The History of Sage Trail Poetry Magazine
In October 1999, Cathryn McCracken founded the poetry magazine, Willow Street, which was published monthly in Albuquerque, New Mexico until November 2002. In December 2002, Dale Harris founded another monthly poetry magazine, Central Avenue, which continued until November 2007. In the tradition of these two magazines with assistance from Harris, Sage Trail Poetry Magazine was born.
send us your wisdom
your penetrating intelligence
the results of your climb
With this call for poems, Sage Trail Poetry Magazine was launched in February 2008 by poets Suzanne Frost and Cathryn McCracken as a monthly poetry magazine dedicated to bringing fine contemporary poetry that mattered to the public. The magazine was published both in Santa Barbara, California and Albuquerque, New Mexico.
Sage Trail strove to be unique by publishing finely printed hard copy issues as well as publishing free online. Our intention was to be a poet’s magazine above all and to support the many threads of flourishing contemporary styles. In total during the last two years, Sage Trail Press published 16 issues—a total of 384 poems and 186 poets from across the country, England, Canada, and Japan. We distributed hard copy editions both in
New Mexico and California to such places as Beyond Baroque in Venice, City Lights Bookstore in San Francisco, and Bookworks in Albuquerque.
Each new issue of Sage Trail was released at the "Poetry Zone" poetry reading series that will continue on the second Saturday of each month at 2:00 PM upstairs in the Karpeles Manuscript Library in Santa Barbara, California. The address is 21 West Anapamu Street, Santa Barbara, CA 93101. We notified poets when their work was included in an upcoming issue and welcomed them to come read and participate. At this reading, all published poets each month received their two complimentary hard copies of the magazine. If they did not attend, their copies were mailed to them.
In Fall 2008, faced with the illness (and subsequent death) of McCracken in Albuquerque, Frost successfully recruited poet Sojourner Kincaid Rolle from
Santa Barbara to help choose poems and to assist with other editorial duties. After a full year of monthly editions, the magazine switched to a bimonthly format (every other month) and in April 2009, G. Murray Thomas from Long Beach became another valuable addition to the Sage Trail editorial staff.
Subsidized by Frost with no advertising, subscription sales were brisk and distribution increased every quarter in the two years Sage Trail was published. But by October 2009, due to the lack of sufficient financial and human resources, the magazine is forced to stop publication. This hiatus may last indefinitely. We are returning publishing rights to all poetry we have received to their authors as of our last October & November 2009 issue.
We close this poetry series tired but proud to have been part of a poetry tree that represented a decade of contemporary poetry.

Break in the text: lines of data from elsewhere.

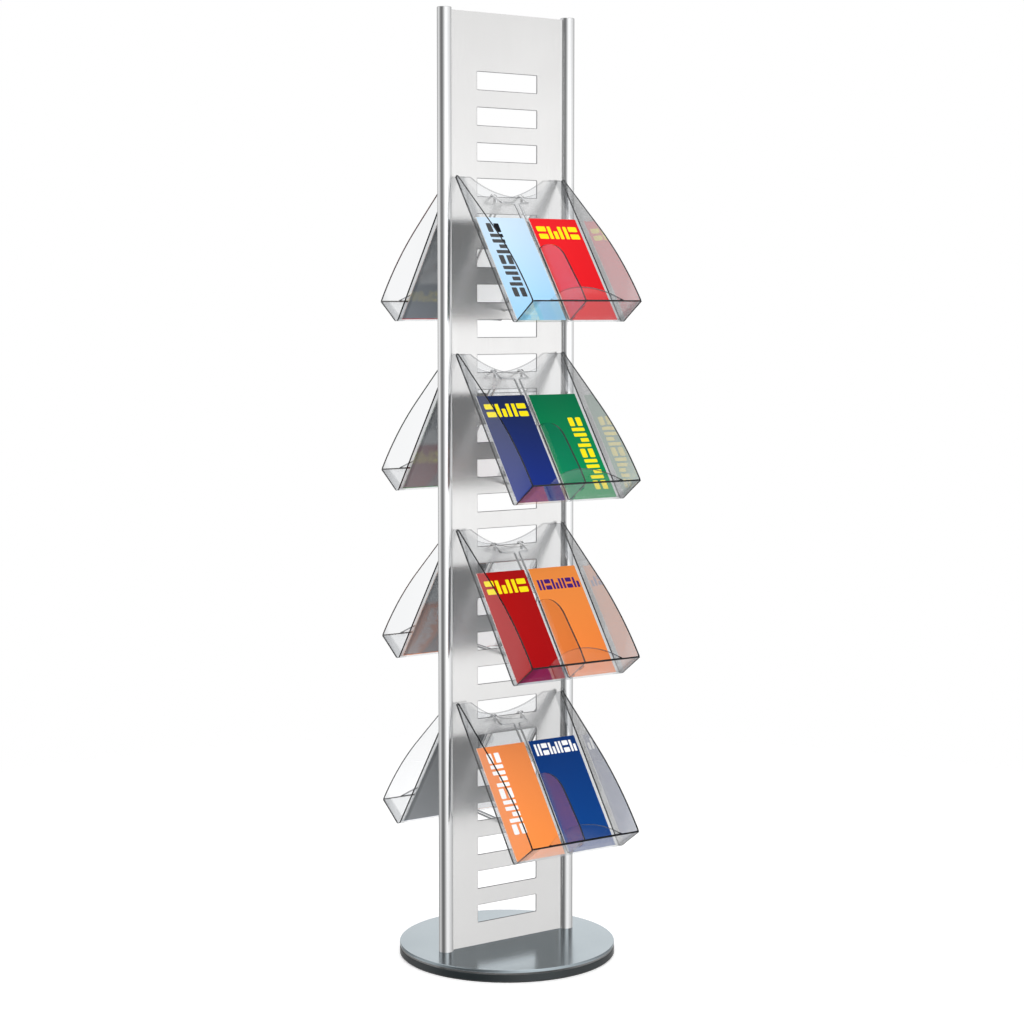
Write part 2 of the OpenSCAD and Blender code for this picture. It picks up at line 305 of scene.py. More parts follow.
def clear_sheet(name, straight, slanted, gloss):
    """Clear acrylic: light goes through, and its faces mirror more at a slant."""
    t = material_tree(name)
    return t.finish(sheet_shader(t, straight, slanted, gloss, 0.5))


def sheet_shader(t, straight, slanted, gloss, blend):
    """Clear acrylic's shader; a higher blend makes a smaller slant count for more."""
    facing = t.add("ShaderNodeLayerWeight")
    t.put(blend, facing.inputs["Blend"])
    slant = facing.outputs["Facing"]
    through = t.add("ShaderNodeBsdfTransparent")
    t.put(t.colours(slant, straight, slanted), through.inputs["Color"])
    scuffs = t.noise(60, 5)
    mirror = t.add("ShaderNodeBsdfGlossy")
    t.put(t.spread(scuffs, 0.02, 0.06), mirror.inputs["Roughness"])
    t.put((0.95, 0.95, 0.95, 1), mirror.inputs["Color"])
    steep = t.calculate("POWER", slant, 2.2)
    return t.mix(t.spread(steep, gloss[0], gloss[1], 0, 1), through, mirror)


def inner_sheet(name, straight, slanted, gloss):
    """The inner face of a side wall, which mirrors the tray's contents when seen from inside."""
    t = material_tree(name)
    seen = sheet_shader(t, straight, slanted, gloss, 0.6)
    plain = t.add("ShaderNodeBsdfTransparent")
    t.put(straight, plain.inputs["Color"])
    behind = t.add("ShaderNodeNewGeometry").outputs["Backfacing"]
    return t.finish(t.mix(behind, seen, plain))


def clear_edge(name, colour, opacity):
    """The polished cut edge of a clear sheet, which gathers light and looks dark; that darkness is
    painted shade in its colour.
    """
    t = material_tree(name)
    saw = t.noise(700, 2)
    return t.finish(t.surface(
        Base_Color=t.colours(t.spread(saw, 0, 1), colour, scaled(colour, 1.6)),
        Roughness=t.spread(saw, 0.12, 0.25),
        Alpha=opacity))


def printed_paper(name, upper, lower, painted_glow=0.0):
    """A coated cover that fades a little downwards; its last argument is painted light, an emission
    that brightens a cover lying in shade.
    """
    t = material_tree(name)
    split = t.add("ShaderNodeSeparateXYZ")
    t.put(t.add("ShaderNodeUVMap").outputs["UV"], split.inputs["Vector"])
    fibre = t.noise(2200, 4)
    fade = t.colours(t.spread(split.outputs["Y"], 0, 1, 0.05, 0.95), lower, upper)
    specks = t.colours(t.spread(fibre, 0, 1), (0.95, 0.95, 0.95, 1), (1, 1, 1, 1))
    cover = t.colours(1, fade, specks, "MULTIPLY")
    return t.finish(t.surface(
        Base_Color=cover,
        Roughness=t.spread(fibre, 0.38, 0.52),
        Specular_IOR_Level=0.08,
        # Painted light: the cover glows in its own colour, as strongly as its last argument says
        Emission_Color=cover,
        Emission_Strength=painted_glow,
        Normal=t.bump(fibre, 0.12, 0.00008)))


def page_edges(name):
    """The cut edges of folded paper: fine dark lines between white leaves."""
    t = material_tree(name)
    leaves = t.noise(2600, 2, (0.15, 1, 0.15))
    return t.finish(t.surface(
        Base_Color=t.colours(t.spread(leaves, 0, 1), linear(196, 195, 190), linear(246, 246, 243)),
        Roughness=t.spread(leaves, 0.6, 0.8),
        Normal=t.bump(leaves, 0.3, 0.0001)))


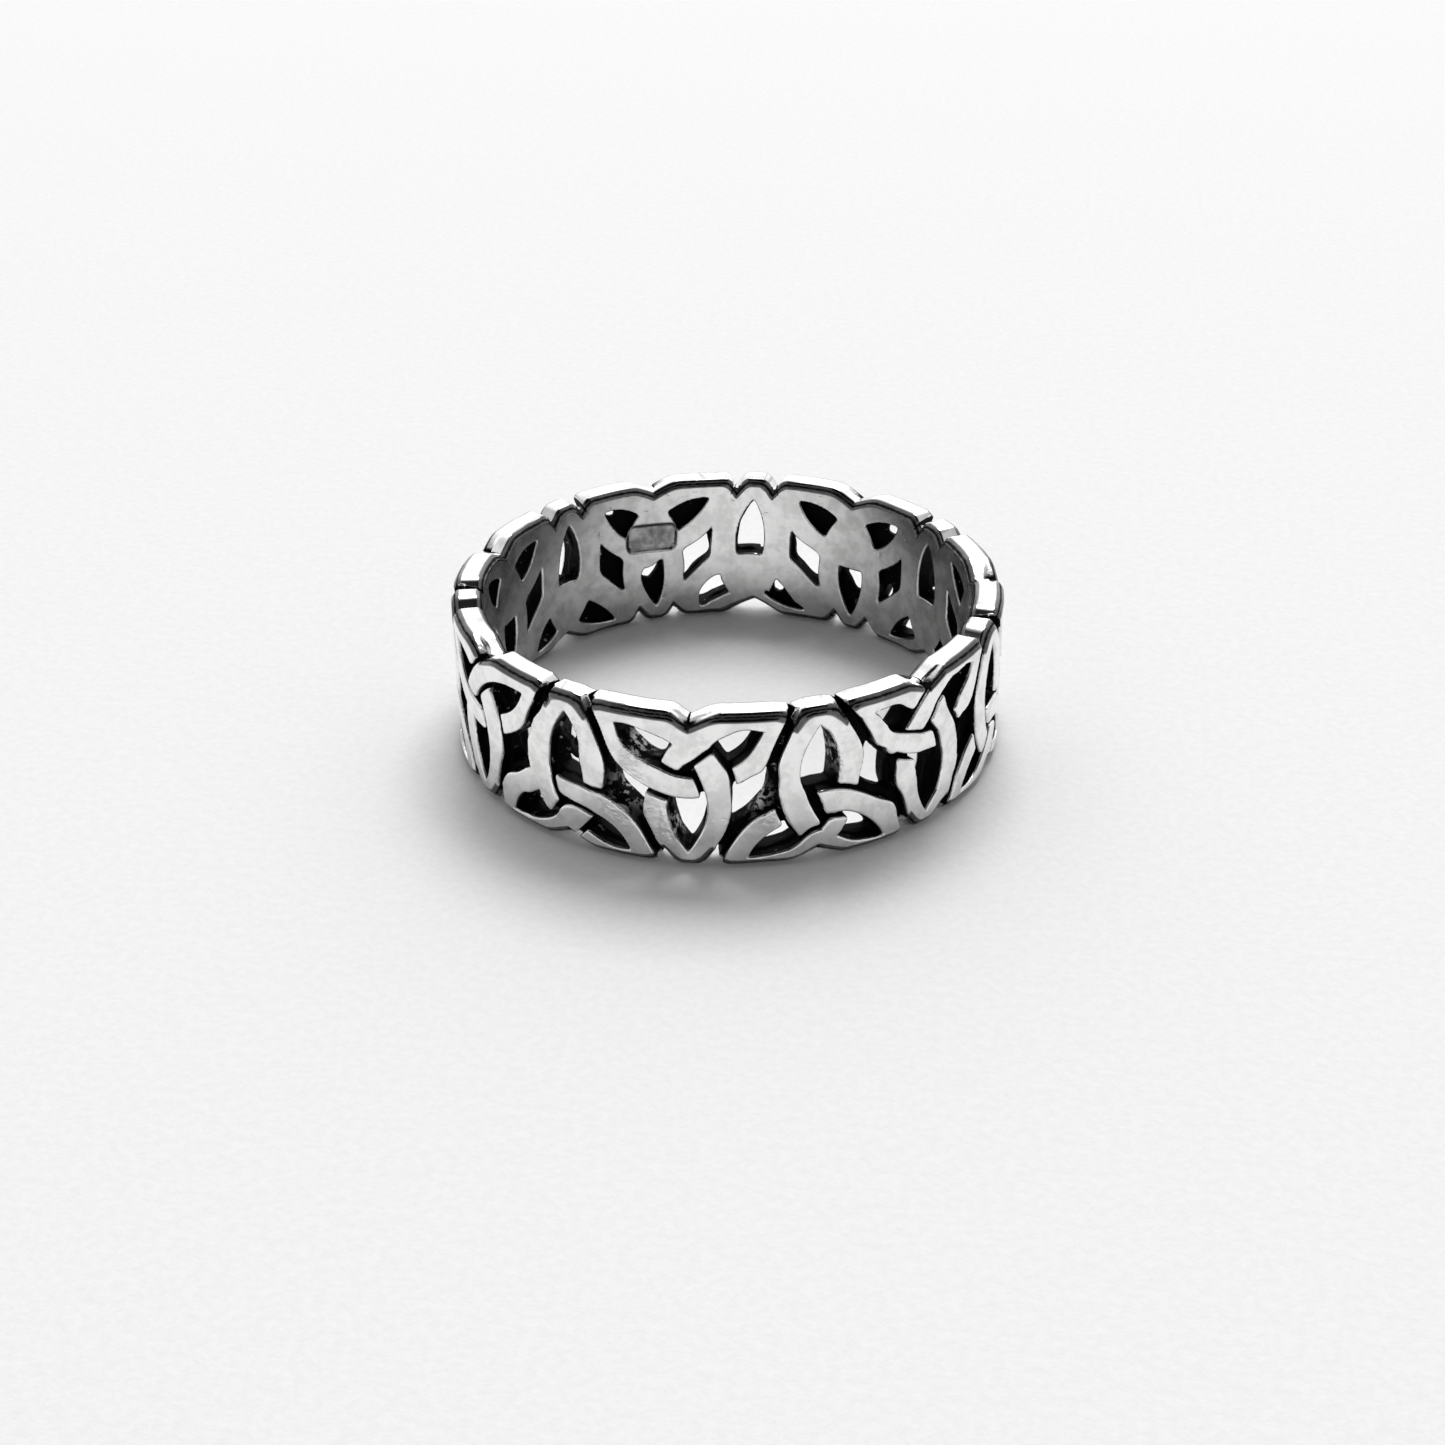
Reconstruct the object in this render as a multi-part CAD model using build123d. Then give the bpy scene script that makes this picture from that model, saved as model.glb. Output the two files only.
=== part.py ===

Bios of the Editorial Staff:
Editor and Publisher: Suzanne Frost received her BA in English and Philosophy and her MA in English/Creative Writing from the University of New Mexico. She currently directs the monthly poetry reading at the Karpeles Manuscript Library in Santa Barbara. She has published three chapbooks, and her poetry has been in several poetry journals and publications. In New Mexico, she was on the Board of Directors of several literary organizations, such as the Taos Poetry Circus, the Turquoise Trail Arts Council (TTAC), and the Tapestry Players Theater Company in New Mexico. She was also a writing teacher for the “Homebound Writer’s Project,” poetry in the schools for the Society of the Muse of the Southwest (SOMOS) in Taos, and in Albuquerque was an Arts Editor for the weekly newspaper, the East Mountain Telegraph, for several years.
Advisory Editor: Sojourner Kincaid Rolle holds a BA ( UNC-Charlotte, 1978 and a JD (UC Berkeley, 1981). Her first full-length collection of poems, Black Street, (University of California, Santa Barbara: Center for Black Studies Research, 2009). In 2007, she released Black Street, a spoken word CD. .She has published poems in journals, anthologies, and six chapbooks, which includes Common Ancestry (Millie Grazie Press, 1999). In addition to writing several plays and stage productions, Rolle edited several small anthologies of her workshop participants' work including Inner Space (California Arts in Corrections, 1988) and WOW (Women of Words) from the 1995 Yachats Literary Festival poetry workshop. Her poems have appeared in numerous solo and group exhibitions including her 2006 solo show, "Between Us."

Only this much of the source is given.